What's the problem with this?

Operators don't like mobile (3G) tethering because they'd rather sell more subscriptions, especially if the one you're tethering from offers unlimited data.

I use this every single day.

EFHF

iPhone has a separate set of APN settings for tethered data, so there is no need for any fancy detection, it's immediately obvious.

My point about not bothering was in reference to TCP/IP fingerprinting.

Administrator
EGTR / London, United Kingdom

Sounds like a very good reason to go for a Nokia or something, if one is going to do this sort of thing...

OTOH there is an apparent compatibility issue with Joikuspot and IOS 6.x wifi clients... JS works fine with everything else.

Administrator
Shoreham EGKA, United Kingdom

I use a mifi router.
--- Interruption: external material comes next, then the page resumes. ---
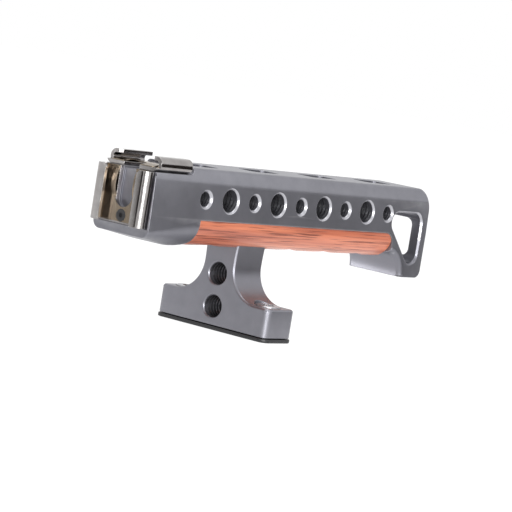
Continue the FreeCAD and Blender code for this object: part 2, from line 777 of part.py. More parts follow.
def make_grip(name, side):
    """Half of the wooden grip: side -1 is the left half, 1 the right one."""
    left = side < 0
    body = new_body(name)
    profile = new_sketch(body, "GripSide", "XZ_Plane", "wood_split" if left else "-wood_split")
    outline(
        profile,
        [
            ("wood_front", "wood_under"),
            ("scallop_first", "scallop_high"),
            ("scallop_second", "scallop_high"),
            ("scallop_third", "scallop_high"),
            ("scallop_fourth", "scallop_high"),
            ("scallop_fifth", "scallop_high"),
            ("wood_rear - wood_gap", "wood_tail"),
            ("wood_rear - wood_gap", "wood_end_z"),
            ("wood_end_x - wood_gap", "bar_under"),
            ("wood_front", "bar_under"),
        ],
        {
            0: ("belly_radius", 1),
            1: ("long_finger_radius", 1),
            2: ("long_finger_radius", 1),
            3: ("finger_radius", 1),
            4: ("finger_radius", 1),
            5: ("finger_radius", 1),
            7: ("wood_end_round", 1),
        },
    )
    pad(body, "Blank", profile, "wood_half", backwards=not left)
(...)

It works with every data enabled sim, even my phone sim.

United Kingdom

Apparently, the UK "Three" network has been detecting tethering even on unlocked phones for over a year.

Interesting...

Administrator
Shoreham EGKA, United Kingdom

yup - I can confirm that too. I am on a Three contract with 'All You Can Eat' data including tethering. When I'm in the UK it's, quite obviously, no issue for me to have devices connected to the iPhone for internet.
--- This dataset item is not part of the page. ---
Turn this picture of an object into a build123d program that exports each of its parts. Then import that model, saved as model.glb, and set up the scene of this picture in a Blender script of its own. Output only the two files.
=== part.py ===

However, when I'm in the EU and paying the £5 for All You Can Eat daily data then I would also receive the text message when it's detected that I have tethered a device. Interestingly, I got away with about 10 hours of tethered use before they messaged me.

EGKB

I still think that "3" are detecting tethering the same way as the Iphone-contract retailers i.e. they set up the SIM card to tell the phone to set up a separate APN, to be used when tethering is used.

I would bet there is NO way for a phone manufacturer to get a phone into the high street shops in volume (which usually means branded by a network) unless they agree to support such a feature.
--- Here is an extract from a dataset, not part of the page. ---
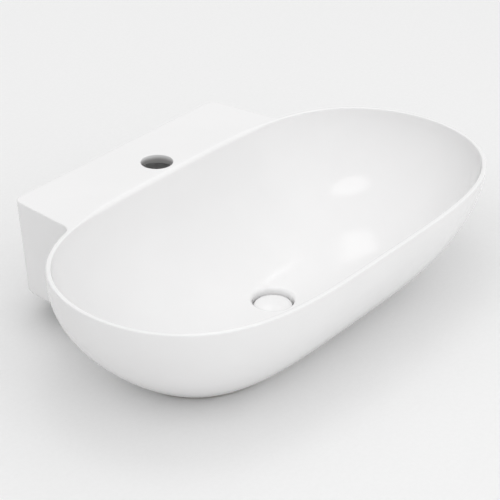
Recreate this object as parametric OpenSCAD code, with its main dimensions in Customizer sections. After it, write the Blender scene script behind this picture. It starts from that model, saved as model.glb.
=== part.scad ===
// Oval countertop basin in glazed ceramic, with a tap ledge behind the bowl and a
// push-open waste whose cap closes the mouth of the waste hole.
// The origin is on the waste's axis, in the plane of the worktop. +Z is up, +Y is towards the wall.

/* [Bowl] */
// Width of the bowl across its rim
bowl_w = 560; // [460:5:680]
// Depth of the bowl across its rim, front to back
bowl_d = 290; // [240:5:350]
// Height of the rim above the worktop
bowl_h = 140; // [115:1:175]
// Height of the bowl's floor above the worktop, beside the waste
floor_z = 27; // [25:0.5:32]
// Angle at which the bowl's floor falls towards the waste
floor_fall = 2; // [0:0.25:3]
// Thickness of the free rim
rim_t = 5; // [4:0.5:10]
// Rounding of the rim and of the ledge's outer edges
edge_r = 1.5; // [1:0.25:2]
// Rounding where the ledge runs down into the bowl
ledge_lip_r = 5; // [3:0.5:6]
// How far the waste lies behind the centre of the bowl
waste_back = 6; // [0:1:20]

/* [Foot] */
// Width of the foot
foot_w = 356; // [280:2:400]
// Depth of the foot, front to back
foot_d = 150; // [130:2:180]
// How far the foot's centre lies behind the centre of the bowl
foot_back = 15; // [0:1:25]
// Width of the band that the basin stands on
foot_band = 16; // [10:1:20]
// Depth of the recess inside the foot
foot_recess = 15; // [8:1:16]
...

Otherwise, as far as I can tell, if you ran a VPN from the phone to your home or office, the telco could see absolutely nothing.

I think Joikuspot (for Nokias) prevents tethering being detected, which is why it was banned by the US networks. Nokia have to mod US-market-customised phones so Joikuspot cannot be installed.

Administrator
Shoreham EGKA, United Kingdom

I have seen some suggestions that the network can detect an unusual reduction in the TTL field of the TCP/IP packets.

As the tethered device contacts the network's first router via the tethering device , I suppose the TTL value would be one less than expected. Of course the network would have to own that first router, which might not work overseas, and they would have to be bothered enough to set it up to look.

However, different operating systems use different starting values for TTL, so if you tether a laptop the TTL might be very different from what they expect. Eg windows starts at 128 whereas Android starts at 64.

Or maybe they just look for "excessive" data use. That is what costs them, after all.

White Waltham EGLM, United Kingdom

Interesting.

There seems no doubt they can do a number of things to indicate tethering, and they could be added up - a bit like one used to do in the early days of (primitive) spam filtering.

But if you run a VPN between the phone and a remote router (which you obviously own), they can't see anything, except packet timings, and any of those could come from an app on the phone. These days, any half decent phone is as powerful as a cheap laptop. One could run all of EuroGA on a £50 Nokia from Ebay... well maybe the slide show on the home page might run a bit slower

Of course the network would have to own that first router, which might not work overseas,

Funnily enough, AFAIK, when you are doing mobile data abroad, your data packets travel via the phone network, all the way back to the country where your SIM card is provisioned, and they enter the internet only there.

So if you are on say Vodafone UK, and you are in Mongolia, the data travels via the cellular network all the way back to Voda UK. The dynamic IP which your phone is allocated via DHCP is allocated by Voda UK.

It did amaze me to hear this!

Administrator
Shoreham EGKA, United Kingdom

But if you run a VPN between the phone and a remote router ...

I don't know VPN protocol well enough to know if it decrements the TTL, as opposed to starting a new one. As I understand it, the TTL decrement is to prevent loops, so it it could be quite reasonable to decrement as normal, even with everything else encrypted. But I don't know.

And that network back to the UK story is amazing!